--- Start of PROVIDED DATA ---

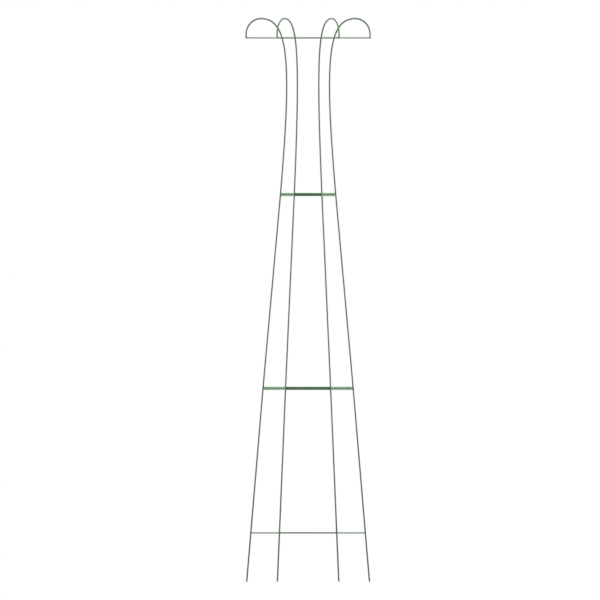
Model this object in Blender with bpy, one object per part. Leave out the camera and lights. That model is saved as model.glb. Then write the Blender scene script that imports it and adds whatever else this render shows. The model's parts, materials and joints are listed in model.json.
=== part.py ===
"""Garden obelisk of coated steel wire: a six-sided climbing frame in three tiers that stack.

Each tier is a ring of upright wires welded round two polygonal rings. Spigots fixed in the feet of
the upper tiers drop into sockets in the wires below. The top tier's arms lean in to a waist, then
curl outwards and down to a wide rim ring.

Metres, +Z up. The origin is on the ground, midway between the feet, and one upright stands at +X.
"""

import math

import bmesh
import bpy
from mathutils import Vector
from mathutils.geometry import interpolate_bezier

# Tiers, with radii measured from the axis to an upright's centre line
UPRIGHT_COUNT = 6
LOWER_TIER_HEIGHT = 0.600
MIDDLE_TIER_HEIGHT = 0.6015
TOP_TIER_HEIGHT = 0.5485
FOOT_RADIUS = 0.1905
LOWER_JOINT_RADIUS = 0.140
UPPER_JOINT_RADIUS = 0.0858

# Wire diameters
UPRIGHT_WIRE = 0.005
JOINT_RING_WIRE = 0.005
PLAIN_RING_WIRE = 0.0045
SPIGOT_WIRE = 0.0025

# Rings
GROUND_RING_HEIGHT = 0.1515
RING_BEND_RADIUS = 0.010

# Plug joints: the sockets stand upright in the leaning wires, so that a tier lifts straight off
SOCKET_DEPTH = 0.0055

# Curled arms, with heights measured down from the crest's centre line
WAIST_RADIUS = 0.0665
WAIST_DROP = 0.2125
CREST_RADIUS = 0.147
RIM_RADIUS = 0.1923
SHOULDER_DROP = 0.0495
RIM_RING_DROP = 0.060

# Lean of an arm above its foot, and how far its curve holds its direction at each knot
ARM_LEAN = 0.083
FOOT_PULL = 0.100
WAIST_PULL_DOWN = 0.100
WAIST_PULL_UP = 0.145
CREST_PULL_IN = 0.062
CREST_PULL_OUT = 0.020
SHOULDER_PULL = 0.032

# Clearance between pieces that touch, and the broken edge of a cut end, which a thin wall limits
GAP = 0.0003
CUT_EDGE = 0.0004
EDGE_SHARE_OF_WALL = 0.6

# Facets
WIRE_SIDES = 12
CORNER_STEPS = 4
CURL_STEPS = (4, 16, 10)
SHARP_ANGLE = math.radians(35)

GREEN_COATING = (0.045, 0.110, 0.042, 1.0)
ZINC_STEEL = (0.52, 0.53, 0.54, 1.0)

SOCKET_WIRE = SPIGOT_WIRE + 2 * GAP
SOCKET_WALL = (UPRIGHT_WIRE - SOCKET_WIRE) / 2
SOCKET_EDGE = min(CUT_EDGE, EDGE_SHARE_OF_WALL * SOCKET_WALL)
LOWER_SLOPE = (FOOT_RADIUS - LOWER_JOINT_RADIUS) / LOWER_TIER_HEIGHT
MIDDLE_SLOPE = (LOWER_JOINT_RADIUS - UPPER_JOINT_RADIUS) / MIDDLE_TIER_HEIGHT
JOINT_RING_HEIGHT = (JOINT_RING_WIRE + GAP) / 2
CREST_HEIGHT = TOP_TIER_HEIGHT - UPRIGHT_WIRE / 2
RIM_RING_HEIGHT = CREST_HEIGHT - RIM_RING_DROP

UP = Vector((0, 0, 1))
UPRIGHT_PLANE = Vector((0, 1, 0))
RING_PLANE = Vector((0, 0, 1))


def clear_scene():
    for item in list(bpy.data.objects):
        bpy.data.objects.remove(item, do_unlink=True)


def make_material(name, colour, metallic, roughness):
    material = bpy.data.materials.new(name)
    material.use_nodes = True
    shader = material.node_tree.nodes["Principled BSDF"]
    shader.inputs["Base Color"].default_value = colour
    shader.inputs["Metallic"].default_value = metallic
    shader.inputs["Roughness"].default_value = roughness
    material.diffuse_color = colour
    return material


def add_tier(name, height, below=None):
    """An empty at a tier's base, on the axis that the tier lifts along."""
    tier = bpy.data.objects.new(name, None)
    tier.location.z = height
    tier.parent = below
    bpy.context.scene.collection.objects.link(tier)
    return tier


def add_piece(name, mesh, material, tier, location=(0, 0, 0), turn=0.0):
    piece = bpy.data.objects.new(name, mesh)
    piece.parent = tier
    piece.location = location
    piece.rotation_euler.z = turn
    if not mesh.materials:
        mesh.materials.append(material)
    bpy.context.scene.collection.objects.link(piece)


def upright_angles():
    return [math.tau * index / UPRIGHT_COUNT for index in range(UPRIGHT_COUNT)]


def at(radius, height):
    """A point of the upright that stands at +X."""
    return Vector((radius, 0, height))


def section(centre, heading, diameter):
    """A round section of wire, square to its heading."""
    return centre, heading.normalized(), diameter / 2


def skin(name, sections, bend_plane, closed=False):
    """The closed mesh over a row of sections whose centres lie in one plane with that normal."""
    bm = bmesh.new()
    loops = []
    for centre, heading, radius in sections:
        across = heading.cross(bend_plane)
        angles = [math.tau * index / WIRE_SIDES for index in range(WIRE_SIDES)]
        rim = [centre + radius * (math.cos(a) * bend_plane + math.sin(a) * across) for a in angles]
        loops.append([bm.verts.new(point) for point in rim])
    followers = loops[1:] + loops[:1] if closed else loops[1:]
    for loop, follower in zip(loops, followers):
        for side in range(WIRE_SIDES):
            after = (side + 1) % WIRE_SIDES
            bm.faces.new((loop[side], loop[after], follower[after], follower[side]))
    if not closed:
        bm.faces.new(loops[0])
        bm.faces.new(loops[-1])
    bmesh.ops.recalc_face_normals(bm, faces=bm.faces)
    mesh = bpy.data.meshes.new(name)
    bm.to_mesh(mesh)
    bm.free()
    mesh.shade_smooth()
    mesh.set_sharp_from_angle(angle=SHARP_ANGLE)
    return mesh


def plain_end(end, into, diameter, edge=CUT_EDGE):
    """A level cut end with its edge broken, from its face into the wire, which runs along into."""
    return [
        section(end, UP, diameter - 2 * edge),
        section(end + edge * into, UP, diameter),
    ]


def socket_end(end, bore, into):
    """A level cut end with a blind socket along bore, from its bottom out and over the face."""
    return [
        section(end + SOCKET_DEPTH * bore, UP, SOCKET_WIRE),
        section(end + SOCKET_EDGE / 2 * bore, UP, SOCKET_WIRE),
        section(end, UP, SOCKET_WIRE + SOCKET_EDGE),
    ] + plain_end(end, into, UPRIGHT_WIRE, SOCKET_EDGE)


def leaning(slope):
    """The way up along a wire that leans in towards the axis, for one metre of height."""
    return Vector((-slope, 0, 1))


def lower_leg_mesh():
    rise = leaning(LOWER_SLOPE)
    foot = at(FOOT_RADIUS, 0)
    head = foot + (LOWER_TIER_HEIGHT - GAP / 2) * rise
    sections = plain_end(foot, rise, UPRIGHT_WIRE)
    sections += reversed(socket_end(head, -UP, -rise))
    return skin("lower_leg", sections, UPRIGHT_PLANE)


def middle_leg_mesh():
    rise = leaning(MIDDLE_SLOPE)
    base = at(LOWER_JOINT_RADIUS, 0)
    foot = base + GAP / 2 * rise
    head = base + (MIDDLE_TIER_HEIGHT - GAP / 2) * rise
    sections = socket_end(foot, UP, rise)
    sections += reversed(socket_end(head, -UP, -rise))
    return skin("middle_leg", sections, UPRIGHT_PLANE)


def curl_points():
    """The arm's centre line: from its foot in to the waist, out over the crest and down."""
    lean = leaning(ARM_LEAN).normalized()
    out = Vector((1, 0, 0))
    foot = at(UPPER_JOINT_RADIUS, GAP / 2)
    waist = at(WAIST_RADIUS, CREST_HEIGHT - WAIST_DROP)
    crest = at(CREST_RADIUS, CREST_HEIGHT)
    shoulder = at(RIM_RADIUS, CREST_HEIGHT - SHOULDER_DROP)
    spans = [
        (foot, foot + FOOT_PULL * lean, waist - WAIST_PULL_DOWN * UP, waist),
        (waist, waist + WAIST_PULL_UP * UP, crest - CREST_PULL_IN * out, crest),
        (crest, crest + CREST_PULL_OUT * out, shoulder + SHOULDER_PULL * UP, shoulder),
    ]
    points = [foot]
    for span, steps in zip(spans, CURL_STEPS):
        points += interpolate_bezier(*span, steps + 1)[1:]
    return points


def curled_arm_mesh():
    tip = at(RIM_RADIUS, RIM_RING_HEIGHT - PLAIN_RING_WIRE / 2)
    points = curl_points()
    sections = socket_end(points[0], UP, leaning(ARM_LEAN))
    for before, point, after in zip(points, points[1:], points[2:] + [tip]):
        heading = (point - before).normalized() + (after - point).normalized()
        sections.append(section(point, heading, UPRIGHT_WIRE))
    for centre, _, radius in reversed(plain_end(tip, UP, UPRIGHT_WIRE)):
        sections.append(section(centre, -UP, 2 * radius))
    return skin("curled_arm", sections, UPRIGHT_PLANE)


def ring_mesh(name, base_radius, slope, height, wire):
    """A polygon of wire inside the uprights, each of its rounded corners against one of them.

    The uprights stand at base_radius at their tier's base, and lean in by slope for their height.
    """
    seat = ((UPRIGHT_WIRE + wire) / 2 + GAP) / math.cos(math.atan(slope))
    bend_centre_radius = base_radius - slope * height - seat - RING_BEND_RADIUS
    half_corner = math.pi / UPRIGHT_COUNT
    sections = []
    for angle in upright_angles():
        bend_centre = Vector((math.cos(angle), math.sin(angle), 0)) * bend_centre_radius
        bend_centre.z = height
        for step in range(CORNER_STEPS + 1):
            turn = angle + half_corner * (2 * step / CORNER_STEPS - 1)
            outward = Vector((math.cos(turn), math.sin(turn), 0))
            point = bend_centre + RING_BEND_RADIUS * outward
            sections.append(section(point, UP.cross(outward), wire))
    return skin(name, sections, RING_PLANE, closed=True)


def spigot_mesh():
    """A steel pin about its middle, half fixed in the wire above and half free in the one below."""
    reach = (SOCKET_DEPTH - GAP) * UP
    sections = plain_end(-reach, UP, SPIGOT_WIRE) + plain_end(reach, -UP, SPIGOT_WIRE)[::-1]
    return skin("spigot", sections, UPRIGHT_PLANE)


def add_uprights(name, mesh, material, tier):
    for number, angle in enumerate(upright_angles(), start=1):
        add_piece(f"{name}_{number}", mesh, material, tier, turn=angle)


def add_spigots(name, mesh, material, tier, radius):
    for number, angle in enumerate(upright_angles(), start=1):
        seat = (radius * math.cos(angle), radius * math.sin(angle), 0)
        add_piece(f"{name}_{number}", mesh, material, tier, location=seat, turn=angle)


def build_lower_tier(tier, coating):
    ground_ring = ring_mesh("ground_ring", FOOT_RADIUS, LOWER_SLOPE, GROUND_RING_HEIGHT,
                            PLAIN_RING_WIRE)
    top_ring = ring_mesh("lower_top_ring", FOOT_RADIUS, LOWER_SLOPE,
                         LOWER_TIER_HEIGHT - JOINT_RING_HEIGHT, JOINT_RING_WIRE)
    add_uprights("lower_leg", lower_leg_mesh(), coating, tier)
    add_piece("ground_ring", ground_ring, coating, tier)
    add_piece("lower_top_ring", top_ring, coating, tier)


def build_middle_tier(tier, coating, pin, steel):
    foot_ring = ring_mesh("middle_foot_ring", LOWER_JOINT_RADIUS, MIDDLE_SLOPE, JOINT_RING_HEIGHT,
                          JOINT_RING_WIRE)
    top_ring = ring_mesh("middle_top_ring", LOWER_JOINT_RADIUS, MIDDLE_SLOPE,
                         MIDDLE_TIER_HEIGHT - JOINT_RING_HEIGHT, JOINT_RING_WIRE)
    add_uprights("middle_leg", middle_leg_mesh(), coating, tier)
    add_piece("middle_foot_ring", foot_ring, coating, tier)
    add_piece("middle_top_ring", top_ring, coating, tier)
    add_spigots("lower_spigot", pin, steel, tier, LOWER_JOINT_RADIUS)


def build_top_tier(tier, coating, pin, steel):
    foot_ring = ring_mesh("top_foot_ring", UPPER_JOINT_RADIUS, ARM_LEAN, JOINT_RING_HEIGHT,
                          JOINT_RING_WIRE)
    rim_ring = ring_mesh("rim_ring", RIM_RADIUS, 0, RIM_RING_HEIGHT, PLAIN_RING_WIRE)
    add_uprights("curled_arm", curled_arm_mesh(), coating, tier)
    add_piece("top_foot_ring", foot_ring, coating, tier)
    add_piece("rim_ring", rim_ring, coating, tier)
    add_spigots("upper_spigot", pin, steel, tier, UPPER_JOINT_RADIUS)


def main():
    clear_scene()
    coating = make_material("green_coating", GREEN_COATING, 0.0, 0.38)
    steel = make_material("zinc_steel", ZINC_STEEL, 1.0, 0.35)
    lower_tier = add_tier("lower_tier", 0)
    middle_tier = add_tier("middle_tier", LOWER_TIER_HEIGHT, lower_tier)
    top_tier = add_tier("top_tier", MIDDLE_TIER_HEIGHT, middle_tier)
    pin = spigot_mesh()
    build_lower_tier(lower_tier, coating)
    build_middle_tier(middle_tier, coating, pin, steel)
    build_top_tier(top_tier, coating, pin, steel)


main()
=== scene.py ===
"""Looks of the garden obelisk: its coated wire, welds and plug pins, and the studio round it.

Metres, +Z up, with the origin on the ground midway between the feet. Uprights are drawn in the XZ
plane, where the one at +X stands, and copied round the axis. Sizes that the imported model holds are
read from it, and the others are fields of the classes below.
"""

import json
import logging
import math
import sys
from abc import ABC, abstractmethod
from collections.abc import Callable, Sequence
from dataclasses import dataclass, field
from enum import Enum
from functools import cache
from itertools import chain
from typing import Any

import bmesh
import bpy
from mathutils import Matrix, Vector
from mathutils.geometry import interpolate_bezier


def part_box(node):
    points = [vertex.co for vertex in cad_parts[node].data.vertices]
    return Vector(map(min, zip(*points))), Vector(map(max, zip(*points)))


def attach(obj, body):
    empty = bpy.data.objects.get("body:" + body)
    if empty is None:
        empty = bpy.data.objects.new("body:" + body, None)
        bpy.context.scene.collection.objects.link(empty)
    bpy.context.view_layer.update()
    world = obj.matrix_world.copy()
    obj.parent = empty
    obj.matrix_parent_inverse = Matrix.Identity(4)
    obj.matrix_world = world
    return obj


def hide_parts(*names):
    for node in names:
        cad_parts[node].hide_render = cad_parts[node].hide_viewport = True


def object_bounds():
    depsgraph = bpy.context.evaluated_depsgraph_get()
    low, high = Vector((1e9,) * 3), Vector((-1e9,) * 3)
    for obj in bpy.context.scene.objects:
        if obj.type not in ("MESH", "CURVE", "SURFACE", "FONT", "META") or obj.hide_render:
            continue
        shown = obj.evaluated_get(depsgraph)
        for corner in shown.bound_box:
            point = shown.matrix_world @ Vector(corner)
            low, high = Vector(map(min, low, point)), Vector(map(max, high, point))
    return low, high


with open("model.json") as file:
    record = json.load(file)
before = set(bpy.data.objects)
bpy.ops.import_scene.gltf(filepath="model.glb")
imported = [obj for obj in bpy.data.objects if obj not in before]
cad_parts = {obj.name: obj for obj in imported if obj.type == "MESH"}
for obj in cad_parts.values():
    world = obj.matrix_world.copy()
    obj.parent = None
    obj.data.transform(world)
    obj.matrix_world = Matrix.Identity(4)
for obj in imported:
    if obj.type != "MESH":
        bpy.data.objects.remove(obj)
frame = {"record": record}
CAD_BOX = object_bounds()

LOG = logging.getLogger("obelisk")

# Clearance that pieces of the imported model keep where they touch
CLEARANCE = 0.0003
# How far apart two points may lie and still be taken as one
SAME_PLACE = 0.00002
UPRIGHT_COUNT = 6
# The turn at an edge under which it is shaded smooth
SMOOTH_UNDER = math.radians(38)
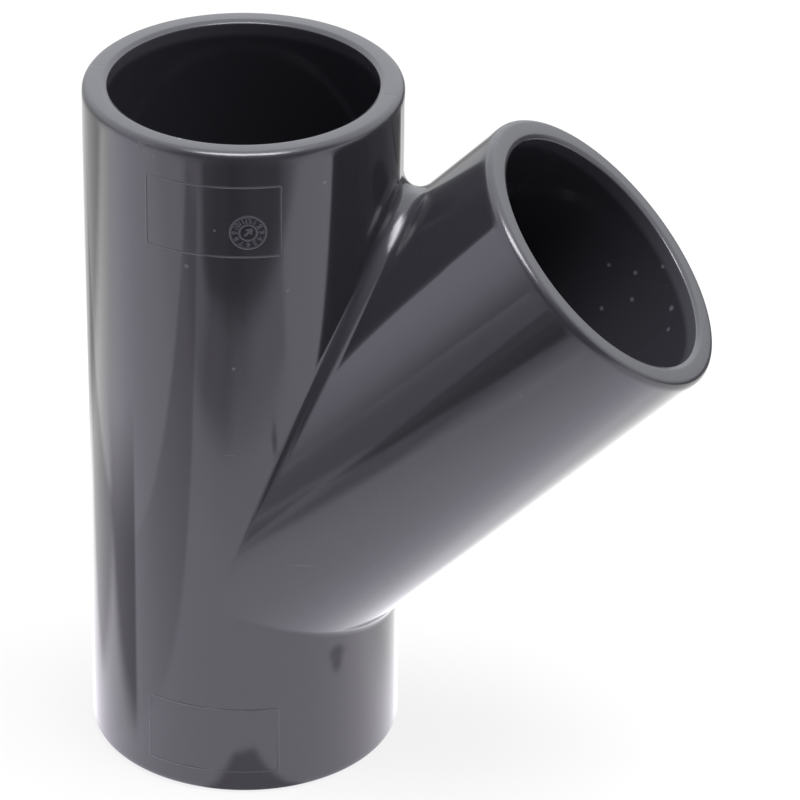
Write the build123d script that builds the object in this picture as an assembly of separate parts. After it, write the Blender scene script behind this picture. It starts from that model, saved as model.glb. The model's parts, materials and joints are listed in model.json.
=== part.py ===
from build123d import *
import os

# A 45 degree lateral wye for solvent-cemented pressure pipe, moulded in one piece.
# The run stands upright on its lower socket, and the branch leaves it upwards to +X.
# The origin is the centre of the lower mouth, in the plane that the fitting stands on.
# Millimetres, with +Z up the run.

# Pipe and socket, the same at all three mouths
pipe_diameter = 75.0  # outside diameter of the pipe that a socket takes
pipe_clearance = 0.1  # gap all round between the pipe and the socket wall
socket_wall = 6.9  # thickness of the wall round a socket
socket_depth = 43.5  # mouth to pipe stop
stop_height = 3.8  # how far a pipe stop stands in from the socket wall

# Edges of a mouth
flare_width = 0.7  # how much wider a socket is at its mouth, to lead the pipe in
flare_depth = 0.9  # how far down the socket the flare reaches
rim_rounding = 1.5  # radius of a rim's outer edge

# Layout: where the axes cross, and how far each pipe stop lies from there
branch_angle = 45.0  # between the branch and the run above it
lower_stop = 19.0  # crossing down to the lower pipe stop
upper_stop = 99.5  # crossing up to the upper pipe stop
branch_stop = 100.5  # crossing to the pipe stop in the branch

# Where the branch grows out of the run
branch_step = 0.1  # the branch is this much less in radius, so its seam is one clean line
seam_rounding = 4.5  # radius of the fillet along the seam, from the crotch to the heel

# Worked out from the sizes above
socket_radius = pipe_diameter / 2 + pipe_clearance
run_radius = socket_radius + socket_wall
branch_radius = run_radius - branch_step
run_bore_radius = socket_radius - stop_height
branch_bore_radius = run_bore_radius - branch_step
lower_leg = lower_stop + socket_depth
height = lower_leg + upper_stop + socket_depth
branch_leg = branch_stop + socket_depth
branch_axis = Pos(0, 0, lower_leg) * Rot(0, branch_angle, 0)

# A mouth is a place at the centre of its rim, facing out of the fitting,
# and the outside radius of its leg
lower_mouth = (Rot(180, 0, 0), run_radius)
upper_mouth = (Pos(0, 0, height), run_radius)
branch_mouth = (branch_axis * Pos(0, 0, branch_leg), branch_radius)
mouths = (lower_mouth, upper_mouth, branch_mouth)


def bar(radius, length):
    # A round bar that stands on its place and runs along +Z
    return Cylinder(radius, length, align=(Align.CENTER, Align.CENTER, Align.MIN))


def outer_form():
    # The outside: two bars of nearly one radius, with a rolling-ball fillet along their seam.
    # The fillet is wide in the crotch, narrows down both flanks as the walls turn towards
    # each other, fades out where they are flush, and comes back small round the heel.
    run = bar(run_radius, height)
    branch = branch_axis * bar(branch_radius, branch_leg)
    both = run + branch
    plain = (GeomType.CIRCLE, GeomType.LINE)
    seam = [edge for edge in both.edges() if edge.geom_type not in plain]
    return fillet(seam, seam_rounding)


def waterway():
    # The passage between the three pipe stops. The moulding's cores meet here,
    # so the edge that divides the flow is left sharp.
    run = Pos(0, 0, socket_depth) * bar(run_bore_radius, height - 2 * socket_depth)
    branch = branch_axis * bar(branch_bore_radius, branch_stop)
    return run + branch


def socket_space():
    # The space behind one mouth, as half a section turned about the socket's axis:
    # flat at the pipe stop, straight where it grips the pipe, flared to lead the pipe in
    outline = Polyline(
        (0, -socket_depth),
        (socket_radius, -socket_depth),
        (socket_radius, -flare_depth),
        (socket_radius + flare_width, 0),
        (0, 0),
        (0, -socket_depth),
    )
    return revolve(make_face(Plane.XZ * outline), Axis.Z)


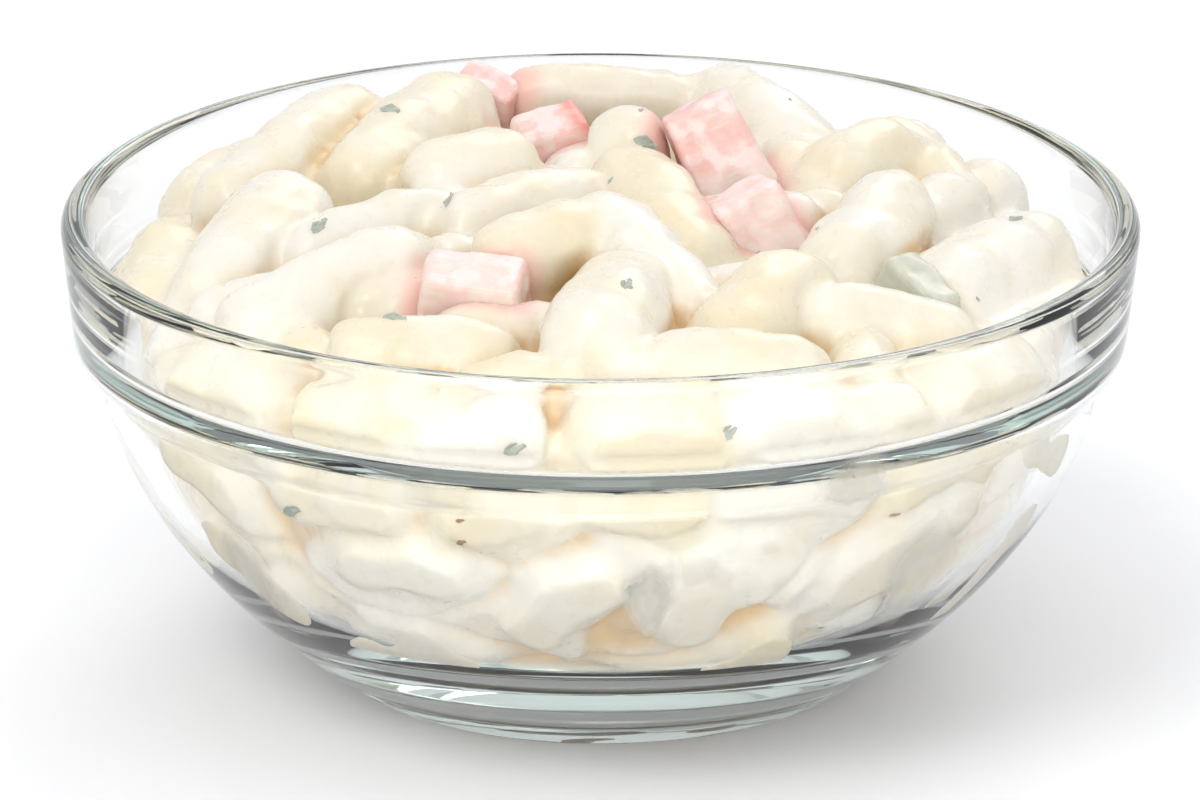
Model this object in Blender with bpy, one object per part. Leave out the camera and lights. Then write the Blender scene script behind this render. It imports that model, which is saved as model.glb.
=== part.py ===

--- End of PROVIDED DATA ---

EXERCISE TASK —
Give again only the lines that run from the line with "build_middle_tier(middle_tier, coating, pin, steel)" to the line with "depsgraph = bpy.context.evaluated_depsgraph_get()". Include both of those lines exactly as written.

SOLUTION —
    build_middle_tier(middle_tier, coating, pin, steel)
    build_top_tier(top_tier, coating, pin, steel)


main()
=== scene.py ===
"""Looks of the garden obelisk: its coated wire, welds and plug pins, and the studio round it.

Metres, +Z up, with the origin on the ground midway between the feet. Uprights are drawn in the XZ
plane, where the one at +X stands, and copied round the axis. Sizes that the imported model holds are
read from it, and the others are fields of the classes below.
"""

import json
import logging
import math
import sys
from abc import ABC, abstractmethod
from collections.abc import Callable, Sequence
from dataclasses import dataclass, field
from enum import Enum
from functools import cache
from itertools import chain
from typing import Any

import bmesh
import bpy
from mathutils import Matrix, Vector
from mathutils.geometry import interpolate_bezier


def part_box(node):
    points = [vertex.co for vertex in cad_parts[node].data.vertices]
    return Vector(map(min, zip(*points))), Vector(map(max, zip(*points)))


def attach(obj, body):
    empty = bpy.data.objects.get("body:" + body)
    if empty is None:
        empty = bpy.data.objects.new("body:" + body, None)
        bpy.context.scene.collection.objects.link(empty)
    bpy.context.view_layer.update()
    world = obj.matrix_world.copy()
    obj.parent = empty
    obj.matrix_parent_inverse = Matrix.Identity(4)
    obj.matrix_world = world
    return obj


def hide_parts(*names):
    for node in names:
        cad_parts[node].hide_render = cad_parts[node].hide_viewport = True


def object_bounds():
    depsgraph = bpy.context.evaluated_depsgraph_get()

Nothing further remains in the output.